— Start of Material shown —

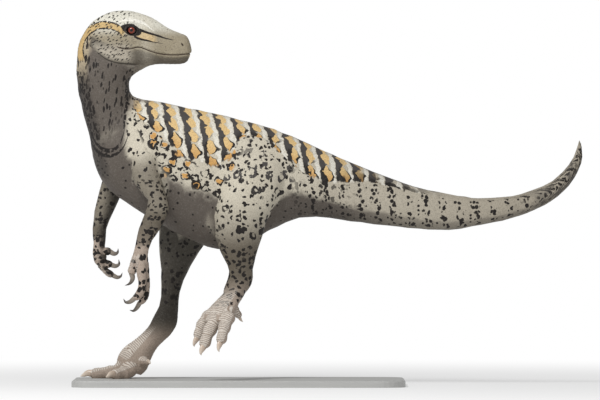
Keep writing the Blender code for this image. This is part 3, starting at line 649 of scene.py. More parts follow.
# Folds in the skin: line, half width and depth
FOLDS = [
    ([(-0.395, -0.200, 1.010), (-0.325, -0.178, 1.065), (-0.240, -0.150, 1.125)], 0.007, 0.0045),
    ([(-0.330, -0.160, 1.045), (-0.260, -0.150, 1.085), (-0.190, -0.135, 1.110)], 0.006, 0.0035),
    ([(-0.350, -0.230, 0.985), (-0.372, -0.215, 1.000), (-0.300, -0.175, 1.090)], 0.006, 0.0030),
    ([(-0.640, -0.275, 1.080), (-0.600, -0.290, 1.072), (-0.545, -0.292, 1.075)], 0.004, 0.0020),
    ([(-0.650, -0.275, 1.045), (-0.600, -0.290, 1.036), (-0.535, -0.290, 1.040)], 0.004, 0.0025),
    ([(-0.640, -0.270, 1.010), (-0.590, -0.285, 1.000), (-0.530, -0.285, 1.008)], 0.004, 0.0020),
    ([(-0.395, 0.200, 1.010), (-0.325, 0.178, 1.065), (-0.240, 0.150, 1.125)], 0.007, 0.0045),
    ([(-1.090, -0.300, 1.085), (-1.060, -0.302, 1.090), (-1.020, -0.302, 1.098)], 0.004, 0.0022),
    ([(-1.085, -0.300, 1.060), (-1.050, -0.303, 1.063), (-1.010, -0.303, 1.070)], 0.004, 0.0022),
    ([(-1.010, -0.200, 1.440), (-0.975, -0.215, 1.330), (-0.965, -0.225, 1.220)], 0.009, 0.0050),
    ([(-1.180, -0.190, 1.420), (-1.200, -0.195, 1.330), (-1.190, -0.200, 1.240)], 0.009, 0.0040),
]


# The line of scutes down the front of the standing foot
SHIN_SCUTES = [(-0.975, 0.17, 0.39), (-1.06, 0.17, 0.28), (-1.15, 0.17, 0.18), (-1.20, 0.17, 0.10)]


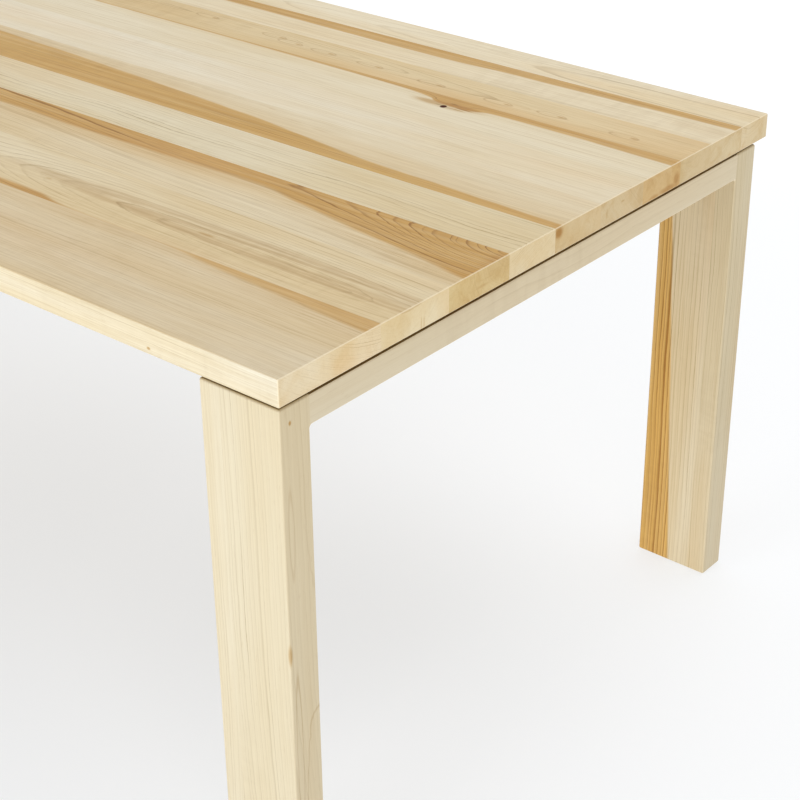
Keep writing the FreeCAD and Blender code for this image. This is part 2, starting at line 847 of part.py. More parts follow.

— End of Material shown —

Directive
Your task is to print the whole listing again exactly.

Solution to this task
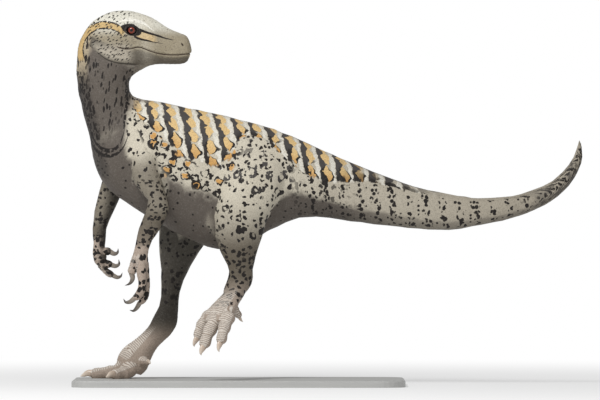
Keep writing the Blender code for this image. This is part 3, starting at line 649 of scene.py. More parts follow.
# Folds in the skin: line, half width and depth
FOLDS = [
    ([(-0.395, -0.200, 1.010), (-0.325, -0.178, 1.065), (-0.240, -0.150, 1.125)], 0.007, 0.0045),
    ([(-0.330, -0.160, 1.045), (-0.260, -0.150, 1.085), (-0.190, -0.135, 1.110)], 0.006, 0.0035),
    ([(-0.350, -0.230, 0.985), (-0.372, -0.215, 1.000), (-0.300, -0.175, 1.090)], 0.006, 0.0030),
    ([(-0.640, -0.275, 1.080), (-0.600, -0.290, 1.072), (-0.545, -0.292, 1.075)], 0.004, 0.0020),
    ([(-0.650, -0.275, 1.045), (-0.600, -0.290, 1.036), (-0.535, -0.290, 1.040)], 0.004, 0.0025),
    ([(-0.640, -0.270, 1.010), (-0.590, -0.285, 1.000), (-0.530, -0.285, 1.008)], 0.004, 0.0020),
    ([(-0.395, 0.200, 1.010), (-0.325, 0.178, 1.065), (-0.240, 0.150, 1.125)], 0.007, 0.0045),
    ([(-1.090, -0.300, 1.085), (-1.060, -0.302, 1.090), (-1.020, -0.302, 1.098)], 0.004, 0.0022),
    ([(-1.085, -0.300, 1.060), (-1.050, -0.303, 1.063), (-1.010, -0.303, 1.070)], 0.004, 0.0022),
    ([(-1.010, -0.200, 1.440), (-0.975, -0.215, 1.330), (-0.965, -0.225, 1.220)], 0.009, 0.0050),
    ([(-1.180, -0.190, 1.420), (-1.200, -0.195, 1.330), (-1.190, -0.200, 1.240)], 0.009, 0.0040),
]


# The line of scutes down the front of the standing foot
SHIN_SCUTES = [(-0.975, 0.17, 0.39), (-1.06, 0.17, 0.28), (-1.15, 0.17, 0.18), (-1.20, 0.17, 0.10)]


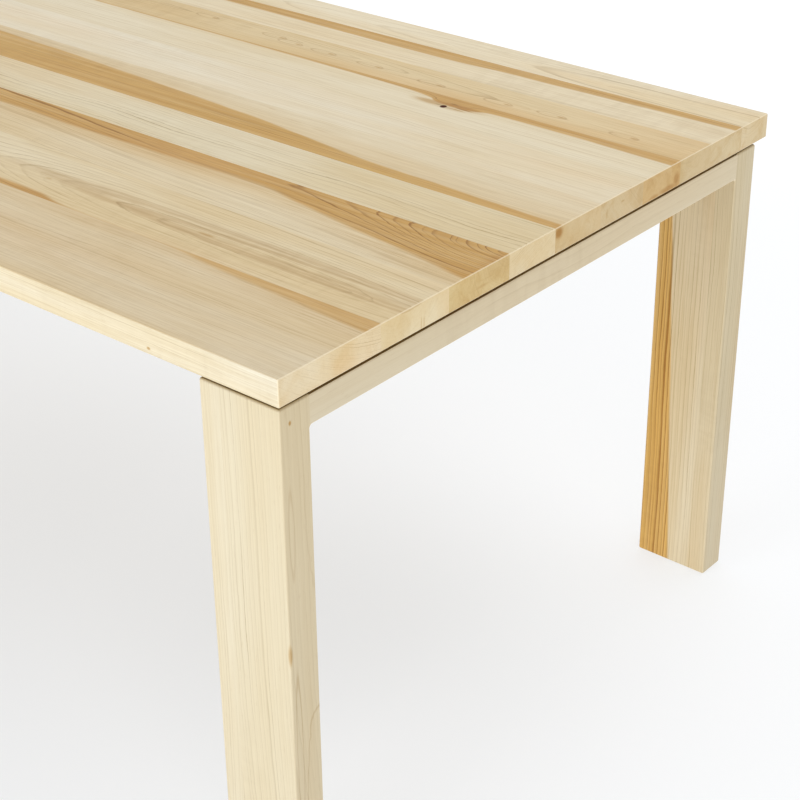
Keep writing the FreeCAD and Blender code for this image. This is part 2, starting at line 847 of part.py. More parts follow.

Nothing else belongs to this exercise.